Das zumindest hätte in das Gesamtkonzept der hilflosen Inszenierung gepasst, die Hänsel (Iris Julien, Heike Heber) und Gretel (Freya Casey, Aki Hashimoto) auf die Fährte von Eros und Sex schickte. Wie es im Pressetext etwas ausweichend prüde hieß, werde das „Erwachsenwerden“ und die „Gefahr der Verlockung“ thematisiert. Und da stand sie also, die Hexe (Regine Jurda, Jennifer Crohns) – breitbeinig, vollbusig, in feuerroter Haarmähne. Selbst die Landarbeiterinnen, die noch in der Ouvertüre die Sensen schwangen, entledigten sich im weiteren Verlauf der Oper ihrer schwarzen Säcke, in denen sie gehüllt waren, und präsentierten sich in roten Kostümen und in Strapsen.

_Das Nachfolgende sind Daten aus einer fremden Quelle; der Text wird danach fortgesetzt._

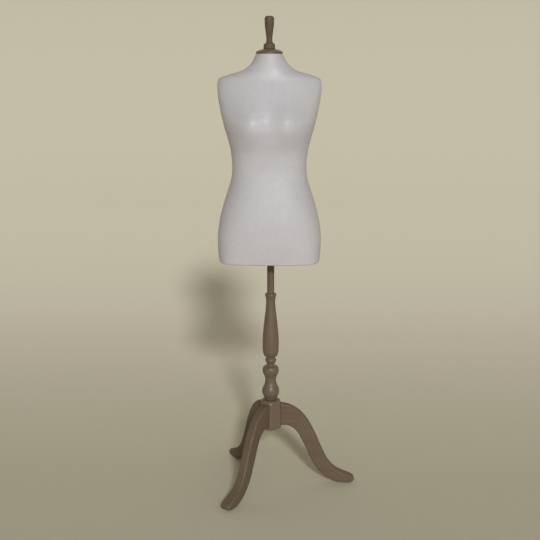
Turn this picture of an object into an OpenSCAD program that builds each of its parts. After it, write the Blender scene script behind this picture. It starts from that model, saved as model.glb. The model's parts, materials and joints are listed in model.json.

Alles drehte sich um „das Eine“, der 1975 geborene, von Luc Bondy geförderte Münchener Jungregisseur reduzierte die Frage nach dem Erwachsenwerden auf Dominas und Dirnen. Wie alle anderen Protagonisten kletterten und stiegen sie auf der „monumentalen Gebirgswelt“ (Pressetext), die eher als graues, karges, undefinierbares Irgendetwas in die Höhe strebte, herum (Bühnenbild: Bernhard Hammer). Das erwachsene Publikum im Festzelt freute sich, Jugendliche sah man so gut wie keine.

Das nahm auch nicht wunder, denn modern war dieses „Hexen-Einmaleins der Verführung“, so das Programmheft, nicht. Denn mit ein bisschen Strapse und Striptease macht man noch kein aktuelles Theater. Hirn hat die gute Idee, die Hexe aus dem Märchen ins Hier und Jetzt zu tragen, nicht genutzt. Es hätte sogar ein sozialkritischer Abend werden können, der gerade Jugendlichen mehr bringt als eine Bühnen-Schulstunde in Sexualkunde. Wie war das noch – ach ja, „Generation Praktikum“: Ausbeutung von Arbeitskraft. Nach der Schule lässt Arbeits- und Perspektivlosigkeit einen Abgrund klaffen, den die Politik und die Gesellschaft – völlig überfordert – nicht mehr aufzufangen vermögen.

Aus der Hexe hätte etwa eine Heuschrecke werden können, eine Verführerin zumindest, die dem Geschwisterpaar das Blaue vom Himmel lügt und sich um deren Zukunft nicht nur nicht schert, sondern sie aktiv zerstört. Einen entsetzlichen Zerrspiegel hätte Sebastian Hirn erwachsen lassen können, ein aufrüttelndes Erlebnis: Diese Chance hat er konsequent vertan, offenbar weiß der junge Hirn nichts von diesen brennenden Fragen. Sein Theater blieb platter, ahnungs- und phantasieloser Selbstzweck. Also wurde gelacht und gescherzt, nebenbei konnte man sich an einem „Bio-Wald-Bankett“ verköstigen, das von „Starköchin“ Sarah Wiener zubereitet wurde.

Freudig wurde gelöffelt, das Geschirr klapperte: Es dürfte sich mittlerweile herumgesprochen haben, dass so eine Halli-Galli-Häppchenkultur vor allem störende Nebengeräusche produziert. Wenn auch noch eine klanglich reduzierte, neue Opernfassung präsentiert wird, sollte eigentlich tunlichst auf alles Störende verzichtet werden. Denn das Faszinierende dieser Aufführung war eben die kammer- und volksmusikalische Bearbeitung der Partitur aus der Feder der Komponistin Helga Pogatschar: Statt des großen romantischen Sinfonieorchesters musizierten insgesamt elf Musiker.

Geigen und Blechbläser wurden durch Blockflöte, Klarinette, Akkordeon, Cello und Hackbrett ersetzt, Celesta, Bass, Harmonium, Schlagwerk und sogar eine E-Gitarre ergänzten das völlig neue Instrumentarium. Mit viel Feingespür gestaltete Eva Pons die neu entstehenden Klangeindrücke. Auch gesanglich vermochte der Abend zu überzeugen, wenn die Sänger nicht gerade – über die „monumentale Gebirgswelt“ hechelnd – außer Atem waren. So schloss man also besser die Augen und genoss vor allem die vortreffliche musikalische Leitung von Pons: Humperdincks Märchenoper hat die gebürtige Homburgerin bereits 1998/99 während der Sommerakademie in Bad Orb sowie am Stadttheater Hof und am Staatstheater am Gärtnerplatz in München dirigiert, allerdings im Original.